### Task objective
Quote verbatim the span of lines that begins the listing below and closes with the line containing "V = FreeCAD.Vector".

### Rows from a 3D modeling dataset
--------------------------------------------------

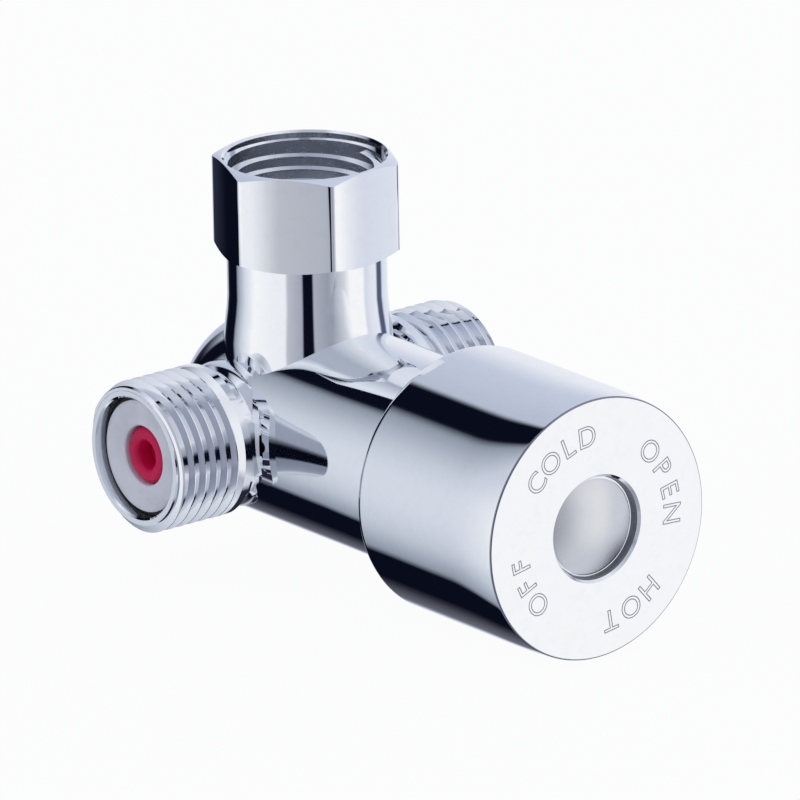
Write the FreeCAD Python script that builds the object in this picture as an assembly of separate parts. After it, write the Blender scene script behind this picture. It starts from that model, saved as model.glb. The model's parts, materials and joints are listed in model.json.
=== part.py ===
import FreeCAD, Part
import math
import os

V = FreeCAD.Vector

# All lengths are in millimetres.  The working frame has its origin where the
# outlet's axis (Z, up) meets the knob's axis (Y, the knob faces -Y).  The hot
# inlet is at -X and the cold inlet at +X.  Everything is lowered at export so
# that the row's origin is the top end of the outlet's female thread.

# Driving dimensions
THREAD_R = 10.4775          # G 1/2 crest radius, male, and root radius, female
BARREL_R = 14.4             # cast barrel
BARREL_FRONT_Y = -34.6      # machined front face, just inside the knob
DOME_Y = 5.3                # centre of the barrel's hemispherical rear end
INLET_Y, INLET_Z = 2.8, -0.3
INLET_END = {"hot": -27.9, "cold": 28.1}
INLET_THREAD_L = 11.2
INLET_RELIEF_R = 9.0        # smooth stub between the thread's shoulder and the barrel
INLET_BORE_R = 8.35
NECK_R = 10.85
NECK_BASE_R, NECK_BASE_Z, NECK_FLARE_Z = 11.5, 12.0, 17.5
HEX_CIRCUM_R = 13.05
HEX_ANGLE = 8.8             # first corner, degrees from +X
HEX_Z0, HEX_Z1 = 24.0, 37.4
MOUTH_R = 10.95             # smooth entry above the outlet's thread
MOUTH_DEPTH = 1.2
OUTLET_THREAD_L = 12.0
OUTLET_BORE_R = 8.5
OUTLET_FLOOR_Z = 12.6

KNOB_R = 18.4
KNOB_FACE_Y = -62.0
KNOB_REAR_Y = -33.7
KNOB_WALL = 2.0
CAP_BORE_R = 7.15
CAP_GAP = 0.25
CAP_RIM_DEPTH = 1.4
KNOB_TRAVEL = 135.0         # degrees each way from mid-range

CARTRIDGE_R = BARREL_R - 3.2    # barrel's machined bore
CARTRIDGE_END_Y = 10.4
TAIL_R, TAIL_END_Y = CARTRIDGE_R - 1.6, 14.2
COLD_PORT = (-4.6, -1.8)    # axial span of each annulus round the cartridge
MIX_PORT = (0.6, 4.8)
HOT_PORT = (7.2, 10.0)
SPOOL_R = 8.0               # lands of the shuttle
SPOOL_TRAVEL = 1.35         # adjuster travel and wax stroke together
RUN = 0.05                  # radial running clearance
FIT = 0.03                  # radial clearance of a seated fit
CORD = 0.58                 # half thickness of a small seal ring

SPINDLE_R = 4.0
SCREW_R = 3.3               # lead screw on the spindle
BONNET_THREAD_R = BARREL_R - 2.4
BONNET_TAIL_Y = -25.0
BONNET_NECK_R = 8.0
BONNET_FRONT_Y = -50.0
GASKET_T = 0.6

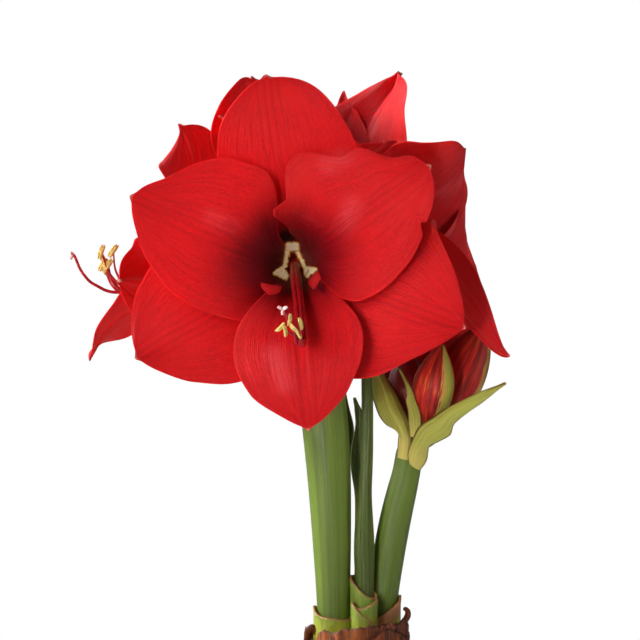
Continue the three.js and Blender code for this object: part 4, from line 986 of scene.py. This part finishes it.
# rows: left margin, middle and right margin from foot to tip; rim = strength of the brown margin
leafKind = {"thick": 1.8, "rim": 0.3, "material": leafGreen, "slot": "leaf_green"}
bractKind = {"thick": 1.0, "rim": 0.9, "material": bractOlive, "slot": "bract_olive"}
strips = {
    "leaf_front": {
        **leafKind, "rows": [
            ((-0.5, -4, 155), (4.3, -8, 155), (9.2, -4, 155)),
            ((-0.5, -4, 180), (4.3, -8, 180), (9.2, -4, 180)),
            ((-1.2, -4, 217.1), (3.6, -9, 217.9), (10.1, -3, 216.9)),
            ((-1.4, -4, 238.5), (3, -9, 239.2), (10.1, -3, 238.3)),
            ((0, -3, 265.8), (3.6, -9, 266.5), (8.9, -4, 265.9)),
            ((2.4, -3, 284), (4.2, -8, 284.6), (9.1, -5, 284.3)),
            ((2.7, -3, 302.3), (4.8, -8, 302.8), (9.3, -5, 302.5)),
            ((2.8, -3, 320.5), (5.3, -8, 321), (9.6, -5, 320.7)),
            ((3, -3, 339.9), (5.9, -8, 340.3), (8.7, -5, 340.1)),
            ((3.9, -3, 356.9), (5.9, -7, 357.1), (7.8, -5, 357)),
            ((5.4, -4, 366), (6, -5, 366.1), (6.6, -4, 366)),
        ]},
    "leaf_dark": {
        **leafKind, "rows": [
            ((-1.6, 3, 155), (0.2, 6, 155), (2, 4, 155)), ((-1.6, 3, 180), (0.2, 6, 180), (2, 4, 180)),
            ((-1.4, 4, 215.8), (1.1, 7, 215.3), (3.2, 5, 215.7)),
            ((-0.8, 5, 237.2), (2, 8, 236.7), (4.4, 6, 237)),
            ((-0.9, 6, 264.6), (2.2, 10, 264.1), (5.6, 8, 264.4)),
            ((-3.2, 8, 282.8), (0.2, 12, 282.3), (5.1, 10, 282.6)),
            ((-2.6, 8, 298.1), (0.2, 12, 297.7), (4.5, 10, 297.9)),
            ((-0.7, 9, 310.3), (1.4, 12, 310), (3.9, 10, 310.2)),
            ((-0.9, 9, 319.4), (0.8, 11, 319.3), (2.6, 10, 318.7)),
            ((-1.9, 9, 326.8), (-1.5, 9.4, 326.8), (-1.2, 9, 326.5)),
        ]},
    "leaf_behind": {
        **leafKind, "rows": [
            ((-13.4, 17, 155), (-9, 22, 155), (-4.8, 18, 155)),
            ((-13.4, 17, 180), (-9, 22, 180), (-4.8, 18, 180)),
            ((-13.6, 17, 213.8), (-9.2, 23, 212.8), (-4.9, 18, 213.6)),
            ((-14, 17, 235.4), (-9.6, 24, 234.4), (-4.9, 18, 235.3)),
            ((-14.4, 17, 263.3), (-10, 24, 262.4), (-4.7, 18, 263.1)),
            ((-13.6, 18, 287.8), (-9.2, 25, 287.1), (-3.8, 19, 287.7)),
            ((-12.6, 18, 306.3), (-8.2, 26, 305.6), (-1.8, 20, 306.1)),
            ((-15.7, 18, 321.7), (-11.3, 26, 321), (-4.9, 20, 321.5)),
            ((-19.3, 19, 337), (-15, 26, 336.5), (-8.9, 21, 336.9)),
            ((-22.4, 20, 348), (-19.3, 24, 347.7), (-15, 22, 347.9)),
            ((-24.2, 22, 355.3), (-23.6, 23, 355.2), (-22.7, 22, 355.3)),
        ]},
    "bract_left": {
        **bractKind, "rows": [
            ((24.4, 1, 291.5), (27.8, -4, 290.8), (31.4, -5, 290.3)),
            ((25.2, 0, 301.4), (28.4, -6, 300.8), (32.6, -6, 300.8)),
            ((24.3, 1, 306.8), (27.1, -7, 306.9), (33.2, -6, 307.4)),
            ((17.7, 3, 311.4), (24.1, -6, 312.3), (31.5, -3, 313.8)),
            ((12.9, 5, 317.4), (19.9, -4, 320), (28.5, 0, 321.5)),
            ((10.5, 7, 324.5), (16.9, -2, 327.7), (24.4, 4, 329.6)),
            ((9, 9, 331.7), (14.6, 0, 334.8), (20.2, 8, 336)),
            ((8.1, 11, 340.7), (12.2, 3, 342.5), (17.2, 10, 342.6)),
            ((7.8, 13, 348.5), (10.5, 7, 350.1), (14.2, 12, 351)),
            ((8.2, 15, 355.7), (9.3, 12, 357.1), (10.6, 14, 357.6)),
        ]},
    "bract_right": {
        **bractKind, "rows": [
            ((31.4, -6.5, 289.3), (34.5, -5.5, 286.1), (38.3, -0.5, 283.8)),
            ((30.6, -10.5, 295.8), (35.4, -11.5, 293.5), (42.4, -4.5, 290.3)),
            ((32.9, -13.5, 302.7), (37.7, -15.5, 299.9), (44, -8.5, 299.8)),
            ((37.6, -15.5, 312), (42.9, -18.5, 307.5), (48.6, -11.5, 301.9)),
            ((45.3, -17.5, 317.6), (49.4, -20.5, 312.5), (55.8, -13.5, 306.1)),
            ((53.1, -18.5, 322.5), (55.3, -21.5, 319.2), (58, -15.5, 313.2)),
            ((61.3, -20.5, 327.5), (63, -22.5, 324), (65.1, -17.5, 319.1)),
            ((71.9, -22.5, 332.4), (73.1, -23.5, 330.1), (74.5, -20.5, 326.6)),
            ((81.4, -23.5, 336.4), (81.9, -24.5, 335), (82.7, -22.5, 333.3)),
            ((87.9, -24.5, 339.2), (88.5, -24.5, 338.6), (88.8, -24.5, 338)),
        ]},
    "bract_narrow": {
        **bractKind, "thick": 0.9, "rows": [
            ((31.9, -9.5, 305.4), (34.2, -10.5, 304.9), (36.6, -11, 305.5)),
            ((31.2, -11, 312.8), (34.7, -13, 312.3), (38.3, -13.5, 313)),
            ((30.6, -11, 320), (34.1, -13.5, 319.6), (37.7, -14, 320.3)),
            ((29.4, -9, 327.1), (32.3, -12, 326.7), (35.3, -13, 326.8)),
            ((30, -9, 330.7), (31.8, -10.5, 331.4), (33.6, -11, 332.1)),
            ((28.3, -7, 338.4), (28.9, -7, 339), (29.5, -7, 339.6)),
            ((25, -4, 345.5), (25.3, -4, 345.8), (25.6, -4, 346.1)),
        ]},
}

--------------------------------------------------

### Solution to the problem
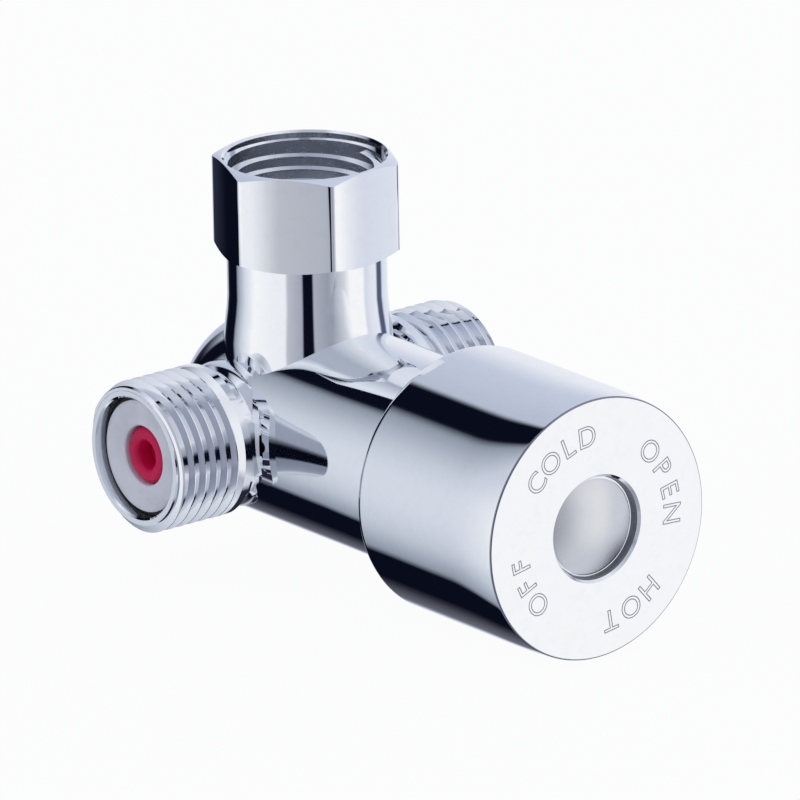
Write the FreeCAD Python script that builds the object in this picture as an assembly of separate parts. After it, write the Blender scene script behind this picture. It starts from that model, saved as model.glb. The model's parts, materials and joints are listed in model.json.
=== part.py ===
import FreeCAD, Part
import math
import os

V = FreeCAD.Vector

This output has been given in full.